The industry generally recognizes two ways of determining income. Full doc (sometimes called fully documented) loans are one of those. Stated income loans are the other.

Fully documented loans require that you have full documentation of all income. You’ll have to provide proof of your income that can be fully verified. Statements from employers are typically required for a full doc loan.

But what happens if you’re self-employed, have a temporary employment position or your employer simply isn’t cooperating with your need for this documentation? Some lenders accept limited documentation, usually called stated income. This simply means that you aren’t able to provide the required documents. For example, a person who is self-employed or owns his own business may have ample income to cover the loan payments.
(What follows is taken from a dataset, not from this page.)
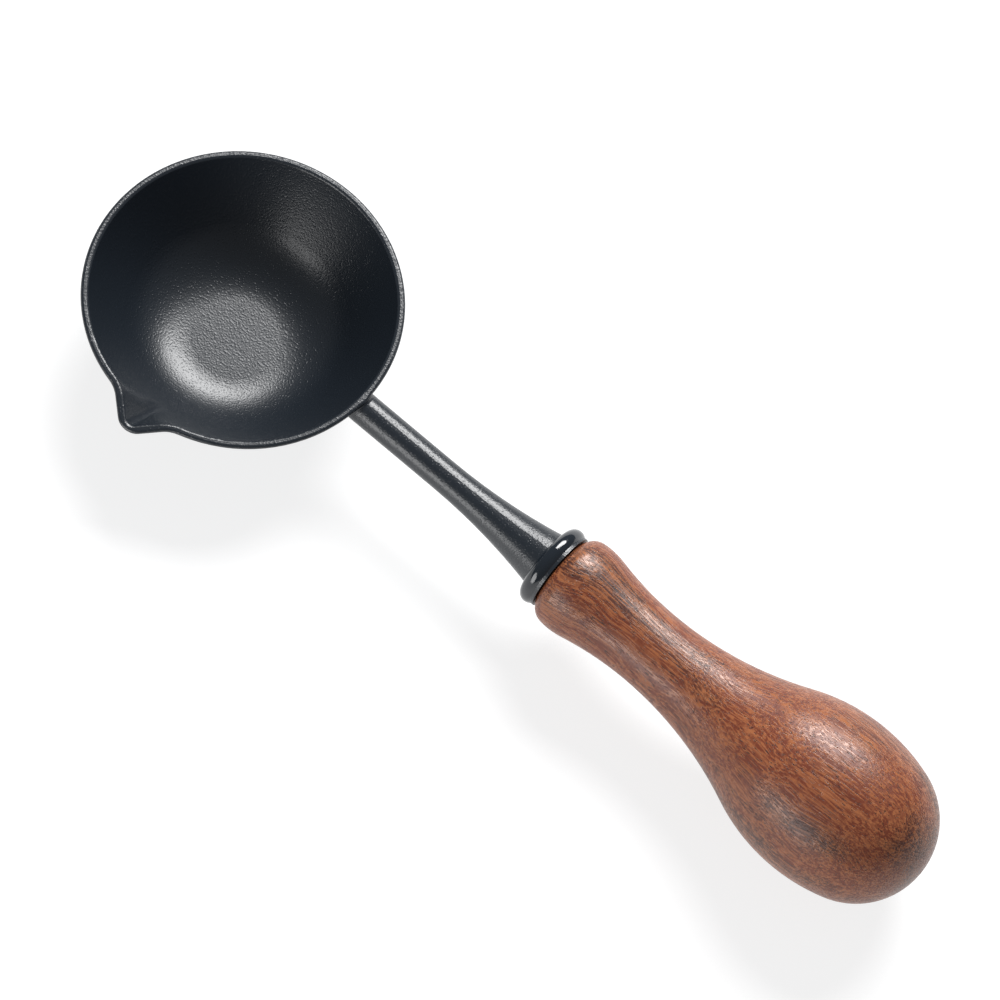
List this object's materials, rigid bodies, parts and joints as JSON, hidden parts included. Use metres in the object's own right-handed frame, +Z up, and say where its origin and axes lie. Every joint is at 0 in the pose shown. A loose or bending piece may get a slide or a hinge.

But in this scenario, there just isn’t anyone who can sign an affidavit stating that the person is employed and that he makes any certain weekly amount. In this case, the lender accepts other documents as proof – income tax receipts and company books are examples of ways to meet stated income requirements.

Full doc and stated income may apply to your assets in the same way. In this case, your assets are considered as part of your loan application – often in the case of refinance loans, home equity loans or a personal or business loan.

Whether a stated income or full doc loan is best depends on your personal situation. Most lenders accept and expect full documentation so be sure to ask if you expect to have trouble meeting those requirements.